According to these essentialist vegans, only some humans can speak about issues of social justice and the question of who can speak is determined not by what they say but by who they are. As we will see, these essentialist vegans claim that the only legitimate speakers are women, people of color, or those from other marginalized groups who agree with their position, whereas women, people of color, or those from other minorities who disagree with their essentialist position are themselves “tokens” and not legitimate speakers.
…essentialist vegans do nothing more than produce a variant of the welfarist/new welfarist position that not only excludes nonhumans from full membership in the moral community but evaluates the positions of others based not on their substance but on their identity.

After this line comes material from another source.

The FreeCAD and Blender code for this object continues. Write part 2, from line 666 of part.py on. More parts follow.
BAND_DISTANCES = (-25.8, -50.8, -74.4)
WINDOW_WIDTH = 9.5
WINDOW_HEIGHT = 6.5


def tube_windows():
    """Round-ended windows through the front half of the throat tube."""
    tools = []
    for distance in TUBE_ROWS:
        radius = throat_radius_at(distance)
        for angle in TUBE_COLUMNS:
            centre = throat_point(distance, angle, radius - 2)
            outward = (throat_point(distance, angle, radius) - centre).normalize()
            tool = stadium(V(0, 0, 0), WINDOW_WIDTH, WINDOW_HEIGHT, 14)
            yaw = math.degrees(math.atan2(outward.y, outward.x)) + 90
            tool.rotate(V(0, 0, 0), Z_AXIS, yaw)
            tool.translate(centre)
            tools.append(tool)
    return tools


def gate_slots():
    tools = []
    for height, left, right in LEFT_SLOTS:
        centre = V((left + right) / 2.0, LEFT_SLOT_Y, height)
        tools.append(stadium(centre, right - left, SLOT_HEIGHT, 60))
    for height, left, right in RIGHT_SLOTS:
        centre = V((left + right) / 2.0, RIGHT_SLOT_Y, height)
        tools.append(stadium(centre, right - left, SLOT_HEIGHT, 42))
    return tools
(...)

If we want justice, we must have: (1) ways to synthesize individual experiences into broader theories of justice and how we should respond to injustice, as feminists such as bell hooks attempt to do, as well as (2) a commitment to acting on those theories in an effort to end violence and oppression. This is why the Abolitionist Approach requires veganism. Theory and experience are means, not ends. Theory, experience, and good intentions without action are not enough. We must be committed to doing the right things to foster justice in practice.
Essentialist vegans talk about the privilege that comes from race, sex, gender, etc., but they largely ignore the privilege of class. Many of the essentialist vegans are solidly middle class people. Many have a great deal of higher education. But they embrace a politics of identity divorced from any concept of substantive economic fairness and the inherent unfairness and inequality that results from a grotesquely unfair distribution of resources. Linking value with personal characteristics alone and without a reference to class leads us to believe that a middle-class person of color with a PhD has more to say about oppression than a poor person—Black or white.

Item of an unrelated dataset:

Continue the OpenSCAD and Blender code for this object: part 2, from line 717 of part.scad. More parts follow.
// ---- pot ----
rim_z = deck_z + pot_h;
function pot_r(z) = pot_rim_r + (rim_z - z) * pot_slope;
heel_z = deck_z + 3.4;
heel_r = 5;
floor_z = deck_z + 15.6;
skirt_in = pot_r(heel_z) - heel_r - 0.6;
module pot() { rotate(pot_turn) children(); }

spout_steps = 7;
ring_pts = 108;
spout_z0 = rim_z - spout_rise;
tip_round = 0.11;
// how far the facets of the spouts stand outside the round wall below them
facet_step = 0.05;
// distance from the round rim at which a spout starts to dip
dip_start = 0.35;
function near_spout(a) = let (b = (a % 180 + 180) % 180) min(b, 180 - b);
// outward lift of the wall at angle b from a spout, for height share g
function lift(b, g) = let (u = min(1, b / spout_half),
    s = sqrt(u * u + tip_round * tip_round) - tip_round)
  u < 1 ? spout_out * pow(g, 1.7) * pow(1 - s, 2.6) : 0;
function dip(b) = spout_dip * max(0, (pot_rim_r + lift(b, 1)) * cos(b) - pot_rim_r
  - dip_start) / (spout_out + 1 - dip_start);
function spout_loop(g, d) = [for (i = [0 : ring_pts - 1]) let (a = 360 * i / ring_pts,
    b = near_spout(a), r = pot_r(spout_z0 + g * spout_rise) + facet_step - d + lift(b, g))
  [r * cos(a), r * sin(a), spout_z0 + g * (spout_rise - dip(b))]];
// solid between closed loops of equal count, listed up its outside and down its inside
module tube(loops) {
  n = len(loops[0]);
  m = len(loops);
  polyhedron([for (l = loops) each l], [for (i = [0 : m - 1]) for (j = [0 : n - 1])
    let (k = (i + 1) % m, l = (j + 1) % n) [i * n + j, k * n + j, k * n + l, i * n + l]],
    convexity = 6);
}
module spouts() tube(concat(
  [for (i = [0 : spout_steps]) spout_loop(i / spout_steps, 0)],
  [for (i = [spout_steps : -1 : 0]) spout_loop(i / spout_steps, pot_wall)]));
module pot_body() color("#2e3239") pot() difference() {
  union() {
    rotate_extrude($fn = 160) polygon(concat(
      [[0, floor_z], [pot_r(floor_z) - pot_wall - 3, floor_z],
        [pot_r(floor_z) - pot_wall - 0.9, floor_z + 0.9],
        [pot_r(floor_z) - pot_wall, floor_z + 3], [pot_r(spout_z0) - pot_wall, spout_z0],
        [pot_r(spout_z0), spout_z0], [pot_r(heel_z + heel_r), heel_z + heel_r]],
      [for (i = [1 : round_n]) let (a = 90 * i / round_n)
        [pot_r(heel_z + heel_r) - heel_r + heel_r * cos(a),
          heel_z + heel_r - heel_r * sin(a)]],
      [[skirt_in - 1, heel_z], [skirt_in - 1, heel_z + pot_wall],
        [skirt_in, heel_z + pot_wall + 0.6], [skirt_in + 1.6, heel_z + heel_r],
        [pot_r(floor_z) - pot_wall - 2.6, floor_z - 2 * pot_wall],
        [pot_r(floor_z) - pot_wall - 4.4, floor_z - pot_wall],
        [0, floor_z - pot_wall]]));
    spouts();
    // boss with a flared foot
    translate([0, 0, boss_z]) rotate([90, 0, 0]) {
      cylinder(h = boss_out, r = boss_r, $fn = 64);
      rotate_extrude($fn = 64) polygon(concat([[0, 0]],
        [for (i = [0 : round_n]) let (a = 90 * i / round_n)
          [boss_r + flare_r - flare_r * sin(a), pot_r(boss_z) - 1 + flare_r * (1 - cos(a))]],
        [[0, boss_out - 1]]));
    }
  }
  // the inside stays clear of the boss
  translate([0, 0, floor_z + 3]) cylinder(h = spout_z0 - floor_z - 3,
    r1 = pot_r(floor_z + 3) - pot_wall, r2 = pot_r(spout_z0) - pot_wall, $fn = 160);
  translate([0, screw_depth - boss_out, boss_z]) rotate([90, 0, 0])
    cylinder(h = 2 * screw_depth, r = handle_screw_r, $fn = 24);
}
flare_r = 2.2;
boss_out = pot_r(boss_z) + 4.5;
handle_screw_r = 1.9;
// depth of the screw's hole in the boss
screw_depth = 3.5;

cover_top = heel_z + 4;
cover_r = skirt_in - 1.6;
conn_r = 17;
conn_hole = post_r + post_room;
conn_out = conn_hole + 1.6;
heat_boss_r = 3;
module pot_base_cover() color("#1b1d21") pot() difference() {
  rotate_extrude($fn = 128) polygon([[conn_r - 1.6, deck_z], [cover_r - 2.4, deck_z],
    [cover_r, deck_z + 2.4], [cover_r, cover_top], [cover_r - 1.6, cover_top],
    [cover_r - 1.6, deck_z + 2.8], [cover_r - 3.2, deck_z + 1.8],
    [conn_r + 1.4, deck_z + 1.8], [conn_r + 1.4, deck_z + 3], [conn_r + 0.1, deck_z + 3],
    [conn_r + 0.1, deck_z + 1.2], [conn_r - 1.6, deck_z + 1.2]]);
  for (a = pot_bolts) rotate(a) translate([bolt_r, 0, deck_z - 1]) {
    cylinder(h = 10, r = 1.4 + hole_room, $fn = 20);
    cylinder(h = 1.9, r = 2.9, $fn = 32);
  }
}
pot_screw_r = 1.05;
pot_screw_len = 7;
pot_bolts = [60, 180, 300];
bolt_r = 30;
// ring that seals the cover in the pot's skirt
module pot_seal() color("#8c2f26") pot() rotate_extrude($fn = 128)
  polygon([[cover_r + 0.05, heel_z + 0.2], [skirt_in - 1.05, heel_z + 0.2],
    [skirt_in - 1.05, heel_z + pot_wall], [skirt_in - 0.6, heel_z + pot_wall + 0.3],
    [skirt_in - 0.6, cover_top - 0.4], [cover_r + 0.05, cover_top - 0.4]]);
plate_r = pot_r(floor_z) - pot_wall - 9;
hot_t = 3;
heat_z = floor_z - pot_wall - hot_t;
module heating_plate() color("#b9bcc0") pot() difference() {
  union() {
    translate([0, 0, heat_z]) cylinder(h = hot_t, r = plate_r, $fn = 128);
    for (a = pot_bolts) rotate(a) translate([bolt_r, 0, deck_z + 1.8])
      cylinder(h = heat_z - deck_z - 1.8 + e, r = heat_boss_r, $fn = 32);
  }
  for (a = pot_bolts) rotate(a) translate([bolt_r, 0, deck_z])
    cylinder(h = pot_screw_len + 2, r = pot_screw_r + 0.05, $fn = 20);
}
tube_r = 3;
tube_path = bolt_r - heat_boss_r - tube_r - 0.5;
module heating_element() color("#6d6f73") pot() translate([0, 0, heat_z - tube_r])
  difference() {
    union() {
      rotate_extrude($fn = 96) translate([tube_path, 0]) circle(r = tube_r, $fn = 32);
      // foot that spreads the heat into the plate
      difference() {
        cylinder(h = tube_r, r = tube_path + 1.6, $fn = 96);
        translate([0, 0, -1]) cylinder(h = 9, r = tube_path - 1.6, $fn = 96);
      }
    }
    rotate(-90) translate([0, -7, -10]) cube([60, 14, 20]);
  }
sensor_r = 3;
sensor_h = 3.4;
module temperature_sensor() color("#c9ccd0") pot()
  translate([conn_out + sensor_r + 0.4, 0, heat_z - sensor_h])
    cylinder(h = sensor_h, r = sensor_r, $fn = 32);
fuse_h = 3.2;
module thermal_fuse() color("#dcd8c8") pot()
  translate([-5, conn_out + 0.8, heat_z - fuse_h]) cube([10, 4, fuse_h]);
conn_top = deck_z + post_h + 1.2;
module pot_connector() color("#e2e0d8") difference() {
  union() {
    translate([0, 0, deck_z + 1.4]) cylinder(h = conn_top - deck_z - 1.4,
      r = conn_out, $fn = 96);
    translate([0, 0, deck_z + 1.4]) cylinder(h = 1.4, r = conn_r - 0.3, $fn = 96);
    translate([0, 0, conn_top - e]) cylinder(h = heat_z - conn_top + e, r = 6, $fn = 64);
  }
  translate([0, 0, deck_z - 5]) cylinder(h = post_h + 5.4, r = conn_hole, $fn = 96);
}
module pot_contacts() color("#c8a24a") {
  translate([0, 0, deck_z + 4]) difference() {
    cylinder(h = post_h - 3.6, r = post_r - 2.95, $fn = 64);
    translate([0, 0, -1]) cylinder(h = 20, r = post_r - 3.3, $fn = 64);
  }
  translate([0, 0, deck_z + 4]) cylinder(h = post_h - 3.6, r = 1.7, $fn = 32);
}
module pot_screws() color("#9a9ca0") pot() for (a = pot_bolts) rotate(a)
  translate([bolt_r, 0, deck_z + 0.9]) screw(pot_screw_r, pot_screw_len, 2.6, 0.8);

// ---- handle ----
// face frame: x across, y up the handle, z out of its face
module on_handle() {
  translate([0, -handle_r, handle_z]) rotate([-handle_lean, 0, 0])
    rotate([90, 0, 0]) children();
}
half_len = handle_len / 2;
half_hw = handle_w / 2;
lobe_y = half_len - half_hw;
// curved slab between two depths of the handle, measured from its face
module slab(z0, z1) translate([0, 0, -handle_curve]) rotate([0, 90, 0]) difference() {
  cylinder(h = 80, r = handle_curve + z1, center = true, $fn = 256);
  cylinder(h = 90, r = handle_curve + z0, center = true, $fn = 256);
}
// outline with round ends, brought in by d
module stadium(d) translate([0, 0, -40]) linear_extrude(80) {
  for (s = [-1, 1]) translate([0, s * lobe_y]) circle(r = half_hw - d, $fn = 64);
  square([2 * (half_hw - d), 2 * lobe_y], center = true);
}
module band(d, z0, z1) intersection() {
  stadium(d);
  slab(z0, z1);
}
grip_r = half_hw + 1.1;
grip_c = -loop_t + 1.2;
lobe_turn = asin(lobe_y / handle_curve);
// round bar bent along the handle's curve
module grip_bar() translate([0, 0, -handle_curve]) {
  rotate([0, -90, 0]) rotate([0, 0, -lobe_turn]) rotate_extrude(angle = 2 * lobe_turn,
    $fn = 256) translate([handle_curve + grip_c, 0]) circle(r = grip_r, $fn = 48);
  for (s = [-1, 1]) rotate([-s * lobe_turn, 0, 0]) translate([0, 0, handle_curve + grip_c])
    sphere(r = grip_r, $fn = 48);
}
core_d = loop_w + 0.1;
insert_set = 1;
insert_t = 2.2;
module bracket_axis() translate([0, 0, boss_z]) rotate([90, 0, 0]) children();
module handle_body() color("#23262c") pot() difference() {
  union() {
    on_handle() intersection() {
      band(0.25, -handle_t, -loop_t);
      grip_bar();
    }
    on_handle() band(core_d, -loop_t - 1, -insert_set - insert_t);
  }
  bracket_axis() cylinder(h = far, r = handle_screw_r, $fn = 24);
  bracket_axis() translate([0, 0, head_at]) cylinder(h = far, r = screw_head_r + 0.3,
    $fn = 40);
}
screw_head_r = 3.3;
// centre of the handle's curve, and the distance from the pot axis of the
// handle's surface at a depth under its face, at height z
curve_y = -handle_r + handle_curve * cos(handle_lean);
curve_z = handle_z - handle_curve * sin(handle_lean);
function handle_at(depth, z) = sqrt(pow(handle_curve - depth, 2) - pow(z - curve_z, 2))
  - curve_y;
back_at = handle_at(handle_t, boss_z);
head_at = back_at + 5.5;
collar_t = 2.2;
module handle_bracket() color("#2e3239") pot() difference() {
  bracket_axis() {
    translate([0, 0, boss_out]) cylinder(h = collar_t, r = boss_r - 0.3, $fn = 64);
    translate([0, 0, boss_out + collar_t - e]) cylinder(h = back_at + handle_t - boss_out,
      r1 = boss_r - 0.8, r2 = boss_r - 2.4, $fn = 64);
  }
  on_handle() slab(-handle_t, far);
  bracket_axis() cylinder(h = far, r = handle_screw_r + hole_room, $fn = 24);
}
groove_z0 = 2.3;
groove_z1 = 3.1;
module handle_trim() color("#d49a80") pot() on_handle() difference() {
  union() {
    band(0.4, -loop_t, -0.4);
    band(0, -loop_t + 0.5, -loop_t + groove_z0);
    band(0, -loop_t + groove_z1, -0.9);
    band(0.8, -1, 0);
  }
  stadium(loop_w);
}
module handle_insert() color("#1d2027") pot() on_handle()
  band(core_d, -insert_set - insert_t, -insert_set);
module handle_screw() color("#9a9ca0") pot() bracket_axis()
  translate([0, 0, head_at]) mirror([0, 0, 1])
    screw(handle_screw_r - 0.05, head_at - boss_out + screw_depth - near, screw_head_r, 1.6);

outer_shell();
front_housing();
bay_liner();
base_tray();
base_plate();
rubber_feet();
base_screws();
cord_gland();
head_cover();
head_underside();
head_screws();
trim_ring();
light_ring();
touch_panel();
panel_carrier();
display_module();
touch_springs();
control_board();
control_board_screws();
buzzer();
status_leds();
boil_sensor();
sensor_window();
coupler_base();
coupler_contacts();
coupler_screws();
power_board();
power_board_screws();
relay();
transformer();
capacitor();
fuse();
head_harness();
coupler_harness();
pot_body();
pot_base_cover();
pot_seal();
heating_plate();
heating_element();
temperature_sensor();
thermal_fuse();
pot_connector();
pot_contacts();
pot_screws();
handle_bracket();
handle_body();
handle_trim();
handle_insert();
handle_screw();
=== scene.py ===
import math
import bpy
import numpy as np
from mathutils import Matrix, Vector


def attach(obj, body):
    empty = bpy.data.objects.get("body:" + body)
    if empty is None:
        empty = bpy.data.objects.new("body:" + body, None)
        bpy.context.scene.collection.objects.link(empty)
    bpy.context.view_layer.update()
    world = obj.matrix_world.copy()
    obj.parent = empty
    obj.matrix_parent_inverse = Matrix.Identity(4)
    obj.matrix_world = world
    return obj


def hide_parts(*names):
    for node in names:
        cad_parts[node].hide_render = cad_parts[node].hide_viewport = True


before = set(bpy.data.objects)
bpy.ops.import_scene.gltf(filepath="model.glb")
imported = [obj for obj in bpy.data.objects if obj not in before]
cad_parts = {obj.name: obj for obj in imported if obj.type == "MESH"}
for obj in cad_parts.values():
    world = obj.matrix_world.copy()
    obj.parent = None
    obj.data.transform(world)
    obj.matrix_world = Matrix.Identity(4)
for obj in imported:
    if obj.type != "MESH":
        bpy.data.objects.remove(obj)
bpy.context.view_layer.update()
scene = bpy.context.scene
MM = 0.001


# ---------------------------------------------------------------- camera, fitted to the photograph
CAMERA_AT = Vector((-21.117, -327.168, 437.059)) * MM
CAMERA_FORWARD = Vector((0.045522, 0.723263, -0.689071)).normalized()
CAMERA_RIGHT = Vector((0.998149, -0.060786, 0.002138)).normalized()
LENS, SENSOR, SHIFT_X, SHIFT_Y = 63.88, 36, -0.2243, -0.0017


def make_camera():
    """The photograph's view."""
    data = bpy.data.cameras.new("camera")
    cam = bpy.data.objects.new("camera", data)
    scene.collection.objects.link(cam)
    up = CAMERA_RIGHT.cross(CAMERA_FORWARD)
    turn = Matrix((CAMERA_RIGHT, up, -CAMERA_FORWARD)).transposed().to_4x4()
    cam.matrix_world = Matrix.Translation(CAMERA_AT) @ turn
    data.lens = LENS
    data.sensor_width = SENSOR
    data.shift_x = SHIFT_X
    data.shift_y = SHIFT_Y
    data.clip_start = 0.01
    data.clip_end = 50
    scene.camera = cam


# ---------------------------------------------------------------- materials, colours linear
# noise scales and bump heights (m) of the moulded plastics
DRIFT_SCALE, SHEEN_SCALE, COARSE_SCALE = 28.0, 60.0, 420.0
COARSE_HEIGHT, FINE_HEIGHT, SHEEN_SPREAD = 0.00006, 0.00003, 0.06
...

Interestingly, essentialist vegans have no problem with white people who embrace their essentialism and will join with them in promoting identity politics. There is simply no principled position that articulates a theory of justice for nonhumans or humans. In the end, it appears as though essentialist veganism is about nothing more than a group of people seeking to create career, entrepreneurial, and other opportunities for themselves. It has nothing to do with justice for animals, or with assuring that all women and people of color—as opposed to only those who embrace essentialism and its resulting identity politics—participate in a social justice movement for animals.
Essentialist vegans throw animals under the bus and simply rearrange the seating in the bus. Women and people of color who don’t buy into the identity politics of essentialism sit in the back with all the white males. The essentialist vegans drive the bus and sit in the front as they travel to their conferences funded by HSUS and at which Howard Stern and Robin Quivers will provide after-dinner entertainment.
The Abolitionist Approach maintains that nonhumans get to sit in the bus with humans. Justice for nonhumans is not a matter of some sort of relativist “who you are space” nonsense. It is a matter of moral principles that make all animal exploitation unjustifiable. And there is no hierarchy of seating in the Abolitionist bus. We have a radically egalitarian seating policy and it’s all a matter of what is in your heart and not any irrelevant physical characteristic.”